BEGIN INFORMATION PROVIDED

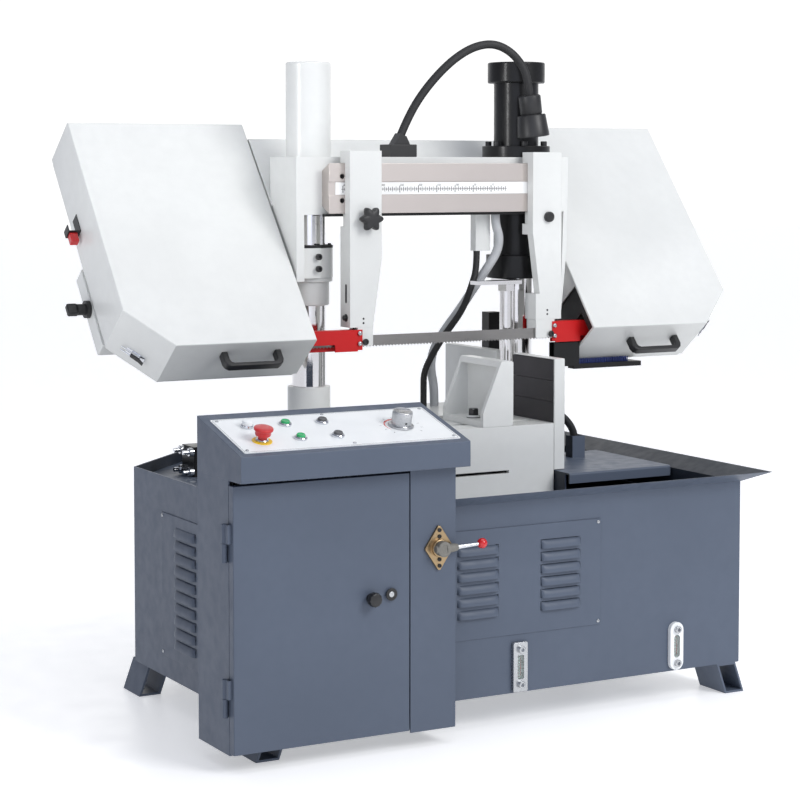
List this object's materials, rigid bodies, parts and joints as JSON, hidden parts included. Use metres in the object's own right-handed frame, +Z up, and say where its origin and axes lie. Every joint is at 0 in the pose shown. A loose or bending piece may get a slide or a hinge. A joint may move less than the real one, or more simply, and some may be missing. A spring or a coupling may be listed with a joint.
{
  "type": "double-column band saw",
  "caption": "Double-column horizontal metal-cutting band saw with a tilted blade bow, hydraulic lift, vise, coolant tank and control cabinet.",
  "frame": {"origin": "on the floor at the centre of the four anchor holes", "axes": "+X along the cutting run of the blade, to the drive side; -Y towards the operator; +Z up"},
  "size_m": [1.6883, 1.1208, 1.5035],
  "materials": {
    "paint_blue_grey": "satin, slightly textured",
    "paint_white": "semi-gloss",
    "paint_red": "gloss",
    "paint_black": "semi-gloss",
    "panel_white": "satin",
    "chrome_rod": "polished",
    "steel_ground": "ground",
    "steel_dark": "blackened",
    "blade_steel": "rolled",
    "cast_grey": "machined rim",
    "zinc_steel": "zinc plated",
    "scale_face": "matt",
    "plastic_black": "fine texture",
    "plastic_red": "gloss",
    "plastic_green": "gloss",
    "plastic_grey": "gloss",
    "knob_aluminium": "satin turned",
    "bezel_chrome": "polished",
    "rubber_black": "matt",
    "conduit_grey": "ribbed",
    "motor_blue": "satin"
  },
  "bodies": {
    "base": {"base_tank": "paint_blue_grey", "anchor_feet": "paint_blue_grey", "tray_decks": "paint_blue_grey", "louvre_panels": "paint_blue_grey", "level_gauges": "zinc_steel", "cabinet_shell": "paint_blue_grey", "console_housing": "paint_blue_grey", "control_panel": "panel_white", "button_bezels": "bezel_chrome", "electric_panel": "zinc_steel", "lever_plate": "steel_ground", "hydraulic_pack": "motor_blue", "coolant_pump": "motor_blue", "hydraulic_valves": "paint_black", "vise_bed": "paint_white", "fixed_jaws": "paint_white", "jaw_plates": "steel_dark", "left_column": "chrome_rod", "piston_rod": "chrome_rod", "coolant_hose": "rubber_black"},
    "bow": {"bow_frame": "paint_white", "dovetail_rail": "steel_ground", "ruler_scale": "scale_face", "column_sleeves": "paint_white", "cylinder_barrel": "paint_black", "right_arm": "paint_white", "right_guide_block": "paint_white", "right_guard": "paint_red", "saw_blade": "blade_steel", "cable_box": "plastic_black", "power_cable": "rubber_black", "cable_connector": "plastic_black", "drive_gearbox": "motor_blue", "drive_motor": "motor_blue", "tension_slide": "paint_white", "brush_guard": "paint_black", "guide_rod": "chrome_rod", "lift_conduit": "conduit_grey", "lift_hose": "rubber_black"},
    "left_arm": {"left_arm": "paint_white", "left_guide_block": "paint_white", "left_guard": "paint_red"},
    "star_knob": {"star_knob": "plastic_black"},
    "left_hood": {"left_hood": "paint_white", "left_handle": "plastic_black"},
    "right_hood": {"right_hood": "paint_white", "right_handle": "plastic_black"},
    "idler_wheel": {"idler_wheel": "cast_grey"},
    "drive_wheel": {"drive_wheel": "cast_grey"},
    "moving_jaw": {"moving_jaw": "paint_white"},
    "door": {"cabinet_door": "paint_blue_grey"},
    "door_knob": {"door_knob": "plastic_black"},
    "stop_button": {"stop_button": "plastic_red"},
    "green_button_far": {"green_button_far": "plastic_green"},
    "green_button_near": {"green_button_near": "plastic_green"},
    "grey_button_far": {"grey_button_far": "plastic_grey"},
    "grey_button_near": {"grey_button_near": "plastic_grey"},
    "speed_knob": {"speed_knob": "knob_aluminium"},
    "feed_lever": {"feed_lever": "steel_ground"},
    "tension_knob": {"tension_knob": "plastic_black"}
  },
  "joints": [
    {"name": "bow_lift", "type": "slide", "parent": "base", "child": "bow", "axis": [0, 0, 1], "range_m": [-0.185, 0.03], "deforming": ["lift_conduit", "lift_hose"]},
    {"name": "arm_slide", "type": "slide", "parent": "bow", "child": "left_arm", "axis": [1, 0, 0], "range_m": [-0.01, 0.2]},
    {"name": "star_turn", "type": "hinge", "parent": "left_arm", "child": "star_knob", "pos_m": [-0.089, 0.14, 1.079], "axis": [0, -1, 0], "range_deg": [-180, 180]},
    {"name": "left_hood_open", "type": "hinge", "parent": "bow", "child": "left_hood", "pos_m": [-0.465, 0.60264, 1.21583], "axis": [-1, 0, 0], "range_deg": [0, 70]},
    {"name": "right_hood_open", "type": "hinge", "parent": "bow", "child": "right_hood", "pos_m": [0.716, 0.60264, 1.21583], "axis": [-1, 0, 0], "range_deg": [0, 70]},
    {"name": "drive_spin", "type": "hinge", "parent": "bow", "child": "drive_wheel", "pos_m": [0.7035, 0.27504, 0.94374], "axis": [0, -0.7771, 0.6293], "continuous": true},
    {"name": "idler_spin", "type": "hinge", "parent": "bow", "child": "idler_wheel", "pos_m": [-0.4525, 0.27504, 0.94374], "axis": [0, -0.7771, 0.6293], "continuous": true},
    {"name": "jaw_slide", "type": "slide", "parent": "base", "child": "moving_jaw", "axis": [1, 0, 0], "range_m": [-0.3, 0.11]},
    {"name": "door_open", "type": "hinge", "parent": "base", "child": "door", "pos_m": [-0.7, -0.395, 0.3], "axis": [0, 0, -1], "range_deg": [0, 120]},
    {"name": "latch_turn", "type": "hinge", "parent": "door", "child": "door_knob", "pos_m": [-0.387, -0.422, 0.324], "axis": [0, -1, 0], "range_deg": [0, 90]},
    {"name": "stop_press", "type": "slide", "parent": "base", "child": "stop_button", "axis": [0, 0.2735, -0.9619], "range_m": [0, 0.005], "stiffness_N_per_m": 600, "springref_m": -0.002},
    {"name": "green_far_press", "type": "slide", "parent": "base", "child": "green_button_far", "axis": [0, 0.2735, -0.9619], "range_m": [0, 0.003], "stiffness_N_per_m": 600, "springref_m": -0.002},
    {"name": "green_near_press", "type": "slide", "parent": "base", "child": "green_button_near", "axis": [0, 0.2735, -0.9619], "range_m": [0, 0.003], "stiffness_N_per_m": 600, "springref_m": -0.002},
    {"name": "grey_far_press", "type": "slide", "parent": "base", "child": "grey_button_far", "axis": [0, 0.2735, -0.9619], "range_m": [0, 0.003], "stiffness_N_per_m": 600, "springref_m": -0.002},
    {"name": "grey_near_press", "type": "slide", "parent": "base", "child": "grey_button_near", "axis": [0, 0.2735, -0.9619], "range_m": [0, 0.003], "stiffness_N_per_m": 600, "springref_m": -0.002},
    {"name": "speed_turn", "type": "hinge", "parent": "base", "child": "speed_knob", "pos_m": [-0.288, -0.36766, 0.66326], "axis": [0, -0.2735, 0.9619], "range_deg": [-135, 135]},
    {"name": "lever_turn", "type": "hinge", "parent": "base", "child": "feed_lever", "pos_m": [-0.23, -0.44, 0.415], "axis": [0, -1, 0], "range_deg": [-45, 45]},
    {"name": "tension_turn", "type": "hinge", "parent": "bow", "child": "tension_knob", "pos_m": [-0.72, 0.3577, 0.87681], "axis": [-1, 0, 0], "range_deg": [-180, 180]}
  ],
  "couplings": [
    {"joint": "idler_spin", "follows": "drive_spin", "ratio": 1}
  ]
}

END INFORMATION PROVIDED
BEGIN INFORMATION PROVIDED

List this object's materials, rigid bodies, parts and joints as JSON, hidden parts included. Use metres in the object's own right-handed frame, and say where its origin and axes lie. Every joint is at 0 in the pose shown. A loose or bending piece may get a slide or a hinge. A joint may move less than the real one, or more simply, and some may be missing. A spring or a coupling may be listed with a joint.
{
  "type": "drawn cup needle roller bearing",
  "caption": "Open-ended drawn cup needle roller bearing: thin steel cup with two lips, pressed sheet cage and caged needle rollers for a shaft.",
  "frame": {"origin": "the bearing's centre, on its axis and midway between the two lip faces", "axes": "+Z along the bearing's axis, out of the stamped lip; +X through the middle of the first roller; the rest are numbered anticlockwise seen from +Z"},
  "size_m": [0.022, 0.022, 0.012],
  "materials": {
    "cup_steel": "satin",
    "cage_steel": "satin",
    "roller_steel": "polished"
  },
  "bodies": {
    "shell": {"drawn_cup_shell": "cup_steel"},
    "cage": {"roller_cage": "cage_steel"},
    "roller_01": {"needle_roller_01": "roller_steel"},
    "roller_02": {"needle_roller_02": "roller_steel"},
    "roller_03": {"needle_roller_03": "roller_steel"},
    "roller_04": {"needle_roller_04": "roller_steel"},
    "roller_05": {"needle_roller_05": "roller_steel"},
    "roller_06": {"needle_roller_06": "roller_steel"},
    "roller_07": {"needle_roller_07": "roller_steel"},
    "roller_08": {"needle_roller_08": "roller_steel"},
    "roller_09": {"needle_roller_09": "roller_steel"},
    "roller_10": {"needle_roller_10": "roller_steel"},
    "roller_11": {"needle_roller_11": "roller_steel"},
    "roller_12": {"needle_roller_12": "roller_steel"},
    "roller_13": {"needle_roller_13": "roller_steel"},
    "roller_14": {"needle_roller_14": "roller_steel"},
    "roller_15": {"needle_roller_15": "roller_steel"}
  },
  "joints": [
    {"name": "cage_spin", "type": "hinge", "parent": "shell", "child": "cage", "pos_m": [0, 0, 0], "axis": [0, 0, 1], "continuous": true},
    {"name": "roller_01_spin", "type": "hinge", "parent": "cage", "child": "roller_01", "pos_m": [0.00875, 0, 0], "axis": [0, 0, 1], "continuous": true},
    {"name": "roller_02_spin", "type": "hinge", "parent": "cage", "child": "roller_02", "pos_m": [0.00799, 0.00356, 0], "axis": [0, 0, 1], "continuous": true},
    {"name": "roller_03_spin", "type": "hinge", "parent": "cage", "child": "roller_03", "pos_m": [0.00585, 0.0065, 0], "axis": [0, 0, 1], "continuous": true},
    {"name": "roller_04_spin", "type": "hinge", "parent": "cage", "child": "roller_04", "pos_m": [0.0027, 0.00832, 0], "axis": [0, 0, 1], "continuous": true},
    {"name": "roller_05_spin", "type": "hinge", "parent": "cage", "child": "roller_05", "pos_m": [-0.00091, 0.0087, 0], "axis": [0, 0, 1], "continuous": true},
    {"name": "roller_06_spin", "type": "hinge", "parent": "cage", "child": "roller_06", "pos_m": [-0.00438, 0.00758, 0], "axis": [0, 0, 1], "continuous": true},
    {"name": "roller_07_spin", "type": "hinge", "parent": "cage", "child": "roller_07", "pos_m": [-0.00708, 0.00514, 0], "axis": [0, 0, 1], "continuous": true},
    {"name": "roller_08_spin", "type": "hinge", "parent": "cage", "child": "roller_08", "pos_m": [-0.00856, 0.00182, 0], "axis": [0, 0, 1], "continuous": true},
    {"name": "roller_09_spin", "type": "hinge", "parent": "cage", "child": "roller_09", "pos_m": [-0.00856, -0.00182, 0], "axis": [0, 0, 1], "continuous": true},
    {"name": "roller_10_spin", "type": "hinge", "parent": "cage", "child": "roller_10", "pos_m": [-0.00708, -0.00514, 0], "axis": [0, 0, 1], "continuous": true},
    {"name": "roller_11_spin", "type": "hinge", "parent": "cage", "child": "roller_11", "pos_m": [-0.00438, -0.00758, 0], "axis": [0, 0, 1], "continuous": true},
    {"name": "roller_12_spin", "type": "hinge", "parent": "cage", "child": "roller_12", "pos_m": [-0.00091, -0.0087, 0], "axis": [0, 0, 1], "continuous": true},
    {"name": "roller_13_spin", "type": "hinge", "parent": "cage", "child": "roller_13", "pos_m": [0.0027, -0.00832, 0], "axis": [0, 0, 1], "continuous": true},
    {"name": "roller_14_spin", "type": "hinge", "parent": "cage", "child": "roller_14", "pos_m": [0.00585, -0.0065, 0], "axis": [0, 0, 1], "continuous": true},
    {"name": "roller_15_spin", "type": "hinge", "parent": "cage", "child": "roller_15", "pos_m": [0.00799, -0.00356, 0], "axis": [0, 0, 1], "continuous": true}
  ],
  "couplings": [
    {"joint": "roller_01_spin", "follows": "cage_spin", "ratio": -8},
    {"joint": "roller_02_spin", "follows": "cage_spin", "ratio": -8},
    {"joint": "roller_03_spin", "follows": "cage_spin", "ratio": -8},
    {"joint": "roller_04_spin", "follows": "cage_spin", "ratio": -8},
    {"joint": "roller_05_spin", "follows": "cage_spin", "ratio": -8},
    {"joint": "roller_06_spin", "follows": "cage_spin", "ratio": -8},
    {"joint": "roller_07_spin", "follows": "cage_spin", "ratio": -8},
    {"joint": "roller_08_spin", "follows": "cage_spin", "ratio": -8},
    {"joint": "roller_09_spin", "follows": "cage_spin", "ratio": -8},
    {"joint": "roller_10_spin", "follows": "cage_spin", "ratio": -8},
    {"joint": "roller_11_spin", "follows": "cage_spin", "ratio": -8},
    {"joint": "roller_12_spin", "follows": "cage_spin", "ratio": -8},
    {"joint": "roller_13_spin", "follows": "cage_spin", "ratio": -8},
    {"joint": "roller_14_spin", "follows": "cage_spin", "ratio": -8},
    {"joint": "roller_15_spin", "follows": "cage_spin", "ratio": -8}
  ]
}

END INFORMATION PROVIDED

SET TASK:
Locate the word "this" in the data above. Copy every line carrying it.

ANSWER TO THE PROBLEM:
List this object's materials, rigid bodies, parts and joints as JSON, hidden parts included. Use metres in the object's own right-handed frame, +Z up, and say where its origin and axes lie. Every joint is at 0 in the pose shown. A loose or bending piece may get a slide or a hinge. A joint may move less than the real one, or more simply, and some may be missing. A spring or a coupling may be listed with a joint.
List this object's materials, rigid bodies, parts and joints as JSON, hidden parts included. Use metres in the object's own right-handed frame, and say where its origin and axes lie. Every joint is at 0 in the pose shown. A loose or bending piece may get a slide or a hinge. A joint may move less than the real one, or more simply, and some may be missing. A spring or a coupling may be listed with a joint.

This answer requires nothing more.